* [Stated exercise] Find the string "from" in the data, then copy every line where it is found.

* [Data excerpt]
***

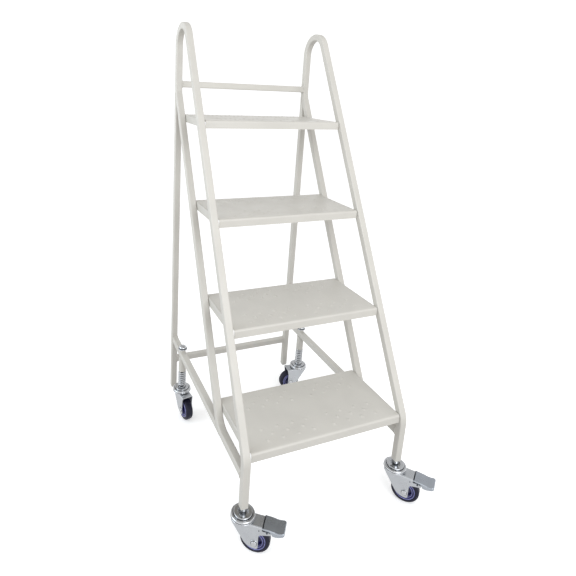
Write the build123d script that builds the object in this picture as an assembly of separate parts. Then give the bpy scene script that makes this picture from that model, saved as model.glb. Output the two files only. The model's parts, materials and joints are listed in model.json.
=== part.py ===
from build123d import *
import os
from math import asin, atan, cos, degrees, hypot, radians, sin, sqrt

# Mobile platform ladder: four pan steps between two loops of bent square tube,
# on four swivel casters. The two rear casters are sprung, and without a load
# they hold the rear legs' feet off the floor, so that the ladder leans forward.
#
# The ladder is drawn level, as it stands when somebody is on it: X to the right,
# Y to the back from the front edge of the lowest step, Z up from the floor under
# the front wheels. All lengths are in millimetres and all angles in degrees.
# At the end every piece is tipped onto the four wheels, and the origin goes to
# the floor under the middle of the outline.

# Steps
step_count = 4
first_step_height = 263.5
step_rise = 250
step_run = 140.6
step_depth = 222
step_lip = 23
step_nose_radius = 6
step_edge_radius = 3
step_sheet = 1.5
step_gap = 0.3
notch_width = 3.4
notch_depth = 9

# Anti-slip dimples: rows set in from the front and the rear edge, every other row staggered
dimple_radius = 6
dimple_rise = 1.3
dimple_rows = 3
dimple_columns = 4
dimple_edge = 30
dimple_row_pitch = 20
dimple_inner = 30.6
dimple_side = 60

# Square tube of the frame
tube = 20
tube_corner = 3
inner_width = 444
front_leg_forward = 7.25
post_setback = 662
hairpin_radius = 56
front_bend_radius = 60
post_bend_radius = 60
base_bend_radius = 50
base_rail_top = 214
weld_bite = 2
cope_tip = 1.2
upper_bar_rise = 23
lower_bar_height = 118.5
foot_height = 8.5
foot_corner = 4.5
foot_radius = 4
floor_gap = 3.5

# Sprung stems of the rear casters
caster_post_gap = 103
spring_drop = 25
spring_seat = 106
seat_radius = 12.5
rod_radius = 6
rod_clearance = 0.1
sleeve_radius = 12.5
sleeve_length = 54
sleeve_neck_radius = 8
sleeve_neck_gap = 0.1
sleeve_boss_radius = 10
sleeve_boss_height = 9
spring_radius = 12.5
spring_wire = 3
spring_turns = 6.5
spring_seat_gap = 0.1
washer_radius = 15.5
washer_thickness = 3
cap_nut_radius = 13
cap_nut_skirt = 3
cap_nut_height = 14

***

* [Exercise result]
Write the build123d script that builds the object in this picture as an assembly of separate parts. Then give the bpy scene script that makes this picture from that model, saved as model.glb. Output the two files only. The model's parts, materials and joints are listed in model.json.
from build123d import *
from math import asin, atan, cos, degrees, hypot, radians, sin, sqrt
# Y to the back from the front edge of the lowest step, Z up from the floor under
# Anti-slip dimples: rows set in from the front and the rear edge, every other row staggered